Stated exercise
From the first line of the data below, copy each line up to the one containing "arris_steps = 2", and include that line too.

Material
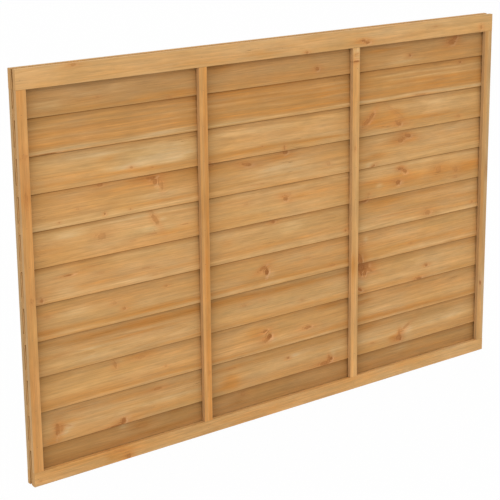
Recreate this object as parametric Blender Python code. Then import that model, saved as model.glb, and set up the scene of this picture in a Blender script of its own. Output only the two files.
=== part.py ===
# Overlap fence panel in three bays. Thin boards, each lapped over the one below it, are
# held between a front frame and a back frame of sawn softwood.
# Lengths are in metres and angles in radians. X runs along the panel, -Y is the front
# and Z is up. The origin is the middle of the front left stile's outer edge, which
# stands against the left post.

from math import asin, ceil, cos, pi, sin

import bmesh
import bpy

# Driving dimensions of the whole panel
panel_width = 1.828
panel_height = 1.219

# Frame timbers, the same in the front frame and the back frame
frame_thickness = 0.014
stile_width = 0.0315
batten_width = 0.0295
batten_count = 2
top_rail_height = 0.058
bottom_rail_height = 0.043
frame_arris = 0.0008

# Lapped boards, all of one width. The lowest one ends level with the rails' foot, within
# the sag of its lower edge as it leans
board_thickness = 0.0055
board_width = 0.140
least_overlap = 0.030
board_arris = 0.0005
board_end_inset = 0.0005
top_board_drop = 0.002
board_foot_height = 0.0005

# Gap kept between pieces that bear on each other, and facets of a quarter-round arris
clearance = 0.0003
arris_steps = 2

# Colours in linear light, and the roughness of dry, dip-stained wood
rail_colour = (0.63, 0.35, 0.13)
upright_colour = (0.61, 0.31, 0.10)
board_colours = ((0.55, 0.27, 0.085), (0.60, 0.36, 0.15), (0.57, 0.31, 0.11))
wood_roughness = 0.72

# Heights and depths that follow from the driving dimensions
panel_top = panel_height / 2
panel_foot = -panel_height / 2
front_frame_face = -frame_thickness / 2
top_rail_underside = panel_top - top_rail_height
bottom_rail_top = panel_foot + bottom_rail_height
bay_width = (panel_width - 2 * stile_width - batten_count * batten_width) / (batten_count + 1)

# Lower edges of the top board and of the lowest one. The boards between them are spaced
# evenly, with at least the least overlap
top_board_edge = panel_top - top_board_drop - board_width
lowest_board_edge = panel_foot + board_foot_height
board_run = top_board_edge - lowest_board_edge
lap_count = ceil(board_run / (board_width - least_overlap))
board_pitch = board_run / lap_count

# Each board leans back just far enough for its top edge to pass behind the board above,
# so one thickness and the pitch set the lean
board_lean = asin((board_thickness + clearance) / board_pitch)
lapped_depth = board_width * sin(board_lean) + board_thickness * cos(board_lean)
board_front_face = front_frame_face + frame_thickness + clearance
back_frame_face = board_front_face + lapped_depth + clearance


def clear_scene():
    for item in list(bpy.data.objects):
        bpy.data.objects.remove(item, do_unlink=True)


def make_material(name, colour):
    material = bpy.data.materials.new(name)
    material.use_nodes = True
    shader = material.node_tree.nodes["Principled BSDF"]
    shader.inputs["Base Color"].default_value = (*colour, 1.0)
    shader.inputs["Roughness"].default_value = wood_roughness
    shader.inputs["Metallic"].default_value = 0.0
    return material


# Cross-section of a sawn timber as (y, z) points, with its four long edges eased
def eased_section(depth, bottom, top, arris):
    corners = (
        (depth - arris, top - arris),
        (arris, top - arris),
        (arris, bottom + arris),
        (depth - arris, bottom + arris),
    )
    outline = []
    for quarter, (y, z) in enumerate(corners):
        for step in range(arris_steps + 1):
            angle = 0.5 * pi * (quarter + step / arris_steps)
            outline.append((y + arris * cos(angle), z + arris * sin(angle)))
    return outline


# A timber with square-sawn ends, its section drawn out along local X
def sawn_timber(name, outline, length, colour, panel):
    shape = bmesh.new()
    end_face = shape.faces.new([shape.verts.new((0.0, y, z)) for y, z in outline])
    drawn = bmesh.ops.extrude_face_region(shape, geom=[end_face])
    far_end = [item for item in drawn["geom"] if isinstance(item, bmesh.types.BMVert)]
    bmesh.ops.translate(shape, vec=(length, 0.0, 0.0), verts=far_end)
    bmesh.ops.recalc_face_normals(shape, faces=shape.faces)
    mesh = bpy.data.meshes.new(name)
    shape.to_mesh(mesh)
    shape.free()
    mesh.materials.append(make_material(name, colour))
    timber = bpy.data.objects.new(name, mesh)
    bpy.context.scene.collection.objects.link(timber)
    timber.parent = panel
    return timber


# A rail runs the full width of the panel
def add_rail(name, face_y, underside, height, panel):
    outline = eased_section(frame_thickness, 0.0, height, frame_arris)
    rail = sawn_timber(name, outline, panel_width, rail_colour, panel)
    rail.location = (0.0, face_y, underside)


# An upright stands between the rails, turned so that its section's height runs to the left
def add_upright(name, face_y, left, width, panel):
    outline = eased_section(frame_thickness, 0.0, width, frame_arris)
    foot = bottom_rail_top + clearance
    length = top_rail_underside - clearance - foot
    upright = sawn_timber(name, outline, length, upright_colour, panel)
    upright.location = (left + width, face_y, foot)
    upright.rotation_euler = (0.0, -0.5 * pi, 0.0)


# One frame is two rails, a stile at each end and battens that part the bays evenly
def add_frame(side, face_y, panel):
    add_rail(side + "_top_rail", face_y, top_rail_underside, top_rail_height, panel)
    add_rail(side + "_bottom_rail", face_y, panel_foot, bottom_rail_height, panel)
    add_upright(side + "_left_stile", face_y, 0.0, stile_width, panel)
    add_upright(side + "_right_stile", face_y, panel_width - stile_width, stile_width, panel)
    for number in range(1, batten_count + 1):
        left = stile_width + number * bay_width + (number - 1) * batten_width
        add_upright("%s_batten_%d" % (side, number), face_y, left, batten_width, panel)


# Boards are numbered from the foot
def add_boards(panel):
    length = panel_width - 2 * board_end_inset
    outline = eased_section(board_thickness, 0.0, board_width, board_arris)
    for lap in range(lap_count + 1):
        colour = board_colours[lap % len(board_colours)]
        board = sawn_timber("board_%02d" % (lap + 1), outline, length, colour, panel)
        board.location = (board_end_inset, board_front_face, lowest_board_edge + lap * board_pitch)
        board.rotation_euler = (-board_lean, 0.0, 0.0)


clear_scene()
fence_panel = bpy.data.objects.new("overlap_fence_panel", None)
bpy.context.scene.collection.objects.link(fence_panel)
add_frame("front", front_frame_face, fence_panel)
add_boards(fence_panel)
add_frame("back", back_frame_face, fence_panel)
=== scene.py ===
# Overlap fence panel: sawn and dip-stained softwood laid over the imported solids
from math import cos, radians, sin

import bpy
import numpy as np
from mathutils import Matrix, Vector


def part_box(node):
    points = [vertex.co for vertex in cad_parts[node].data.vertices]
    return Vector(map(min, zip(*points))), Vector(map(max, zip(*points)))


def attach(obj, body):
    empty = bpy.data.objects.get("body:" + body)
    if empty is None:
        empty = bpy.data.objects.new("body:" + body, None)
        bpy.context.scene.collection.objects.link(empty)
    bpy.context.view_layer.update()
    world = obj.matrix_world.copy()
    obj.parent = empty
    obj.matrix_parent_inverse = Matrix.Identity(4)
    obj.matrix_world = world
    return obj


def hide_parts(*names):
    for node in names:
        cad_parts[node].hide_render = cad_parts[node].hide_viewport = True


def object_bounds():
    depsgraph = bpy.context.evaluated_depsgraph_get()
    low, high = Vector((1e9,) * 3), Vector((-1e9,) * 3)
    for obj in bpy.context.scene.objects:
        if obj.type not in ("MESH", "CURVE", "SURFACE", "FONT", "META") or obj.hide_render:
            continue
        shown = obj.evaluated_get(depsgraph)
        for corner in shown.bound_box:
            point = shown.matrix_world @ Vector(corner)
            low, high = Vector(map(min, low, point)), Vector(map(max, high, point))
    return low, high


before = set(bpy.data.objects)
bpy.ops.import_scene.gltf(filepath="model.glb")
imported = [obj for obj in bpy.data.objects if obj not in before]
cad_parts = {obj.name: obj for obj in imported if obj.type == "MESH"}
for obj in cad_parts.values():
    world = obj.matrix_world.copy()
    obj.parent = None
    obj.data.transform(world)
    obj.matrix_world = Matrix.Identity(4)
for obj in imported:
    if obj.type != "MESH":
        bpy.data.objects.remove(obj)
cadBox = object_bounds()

print("frame loaded,", len(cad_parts), "nodes")


# A socket with arithmetic. Plain sums on values add Math nodes to the socket's own tree
class Wire:
    def __init__(self, tree, socket=None):
        self.tree = tree
        self.socket = socket

    # Any other node: its settings first, then the values or links of its sockets
    def node(self, kind, settings=None, sockets=None, out=0):
        made = self.tree.nodes.new(kind)
        for key, value in (settings or {}).items():
            setattr(made, key, value)
        for key, value in (sockets or {}).items():
            if isinstance(value, Wire):
                value.into(made, key)
            else:
                made.inputs[key].default_value = value
        return Wire(self.tree, made.outputs[out])

    def into(self, node, name):
        self.tree.links.new(self.socket, node.inputs[name])

    def output(self, name):
        return Wire(self.tree, self.socket.node.outputs[name])

    def math(self, operation, *others):
        return self.node("ShaderNodeMath", {"operation": operation}, dict(enumerate((self, *others))))

    def vectorMath(self, operation, *others):
        sockets = dict(enumerate((self, *others)))
        return self.node("ShaderNodeVectorMath", {"operation": operation}, sockets)

    def __add__(self, other):
        return self.math("ADD", other)

    def __sub__(self, other):
        return self.math("SUBTRACT", other)

    def __rsub__(self, other):
        return self.node("ShaderNodeMath", {"operation": "SUBTRACT"}, {0: other, 1: self})

    def __mul__(self, other):
        return self.math("MULTIPLY", other)

    def __truediv__(self, other):
        return self.math("DIVIDE", other)

    __radd__, __rmul__ = __add__, __mul__

    def least(self, other):
        return self.math("MINIMUM", other)

    def most(self, other):
        return self.math("MAXIMUM", other)

    # A soft step from 0 at low to 1 at high
    def step(self, low, high):
        return self.node(
            "ShaderNodeMapRange",
            {"interpolation_type": "SMOOTHSTEP"},
            {"Value": self, "From Min": low, "From Max": high},
        )

    def parts(self):
        split = self.node("ShaderNodeSeparateXYZ", None, {0: self})
        return split, split.output("Y"), split.output("Z")

    def vector(self, x, y, z):
        return self.node("ShaderNodeCombineXYZ", None, {0: x, 1: y, 2: z})

    # Noise on this vector, stretched by three factors and moved by a seed
    def noise(self, stretch, seed, detail=2.0, roughness=0.5, out="Fac"):
        shift = (seed, 1.7 * seed, 2.3 * seed)
        moved = self.vectorMath("MULTIPLY", stretch).vectorMath("ADD", shift)
        sockets = {"Vector": moved, "Scale": 1.0, "Detail": detail, "Roughness": roughness}
        return self.node("ShaderNodeTexNoise", None, sockets, out)

    def blend(self, first, second, factor, kind="MIX"):
        settings = {"data_type": "RGBA", "blend_type": kind}
        made = self.node("ShaderNodeMix", settings, {0: factor}, 2)
        for place, value in ((6, first), (7, second)):
            if isinstance(value, Wire):
                value.into(made.socket.node, place)
            else:
                made.socket.node.inputs[place].default_value = (*value, 1.0)
        return made

    # Makes a shape real, gives it its material and hands it to the tree's output
    def finish(self, material):
        real = self.node("GeometryNodeRealizeInstances", None, {"Geometry": self})
        done = self.node("GeometryNodeSetMaterial", None, {"Geometry": real, "Material": material})
        done.into(self.tree.nodes.new("NodeGroupOutput"), 0)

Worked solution
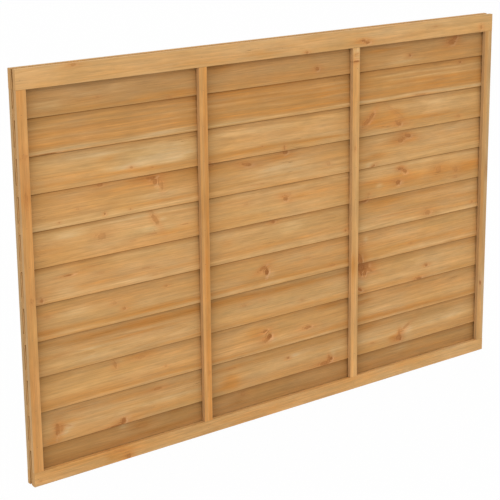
Recreate this object as parametric Blender Python code. Then import that model, saved as model.glb, and set up the scene of this picture in a Blender script of its own. Output only the two files.
=== part.py ===
# Overlap fence panel in three bays. Thin boards, each lapped over the one below it, are
# held between a front frame and a back frame of sawn softwood.
# Lengths are in metres and angles in radians. X runs along the panel, -Y is the front
# and Z is up. The origin is the middle of the front left stile's outer edge, which
# stands against the left post.

from math import asin, ceil, cos, pi, sin

import bmesh
import bpy

# Driving dimensions of the whole panel
panel_width = 1.828
panel_height = 1.219

# Frame timbers, the same in the front frame and the back frame
frame_thickness = 0.014
stile_width = 0.0315
batten_width = 0.0295
batten_count = 2
top_rail_height = 0.058
bottom_rail_height = 0.043
frame_arris = 0.0008

# Lapped boards, all of one width. The lowest one ends level with the rails' foot, within
# the sag of its lower edge as it leans
board_thickness = 0.0055
board_width = 0.140
least_overlap = 0.030
board_arris = 0.0005
board_end_inset = 0.0005
top_board_drop = 0.002
board_foot_height = 0.0005

# Gap kept between pieces that bear on each other, and facets of a quarter-round arris
clearance = 0.0003
arris_steps = 2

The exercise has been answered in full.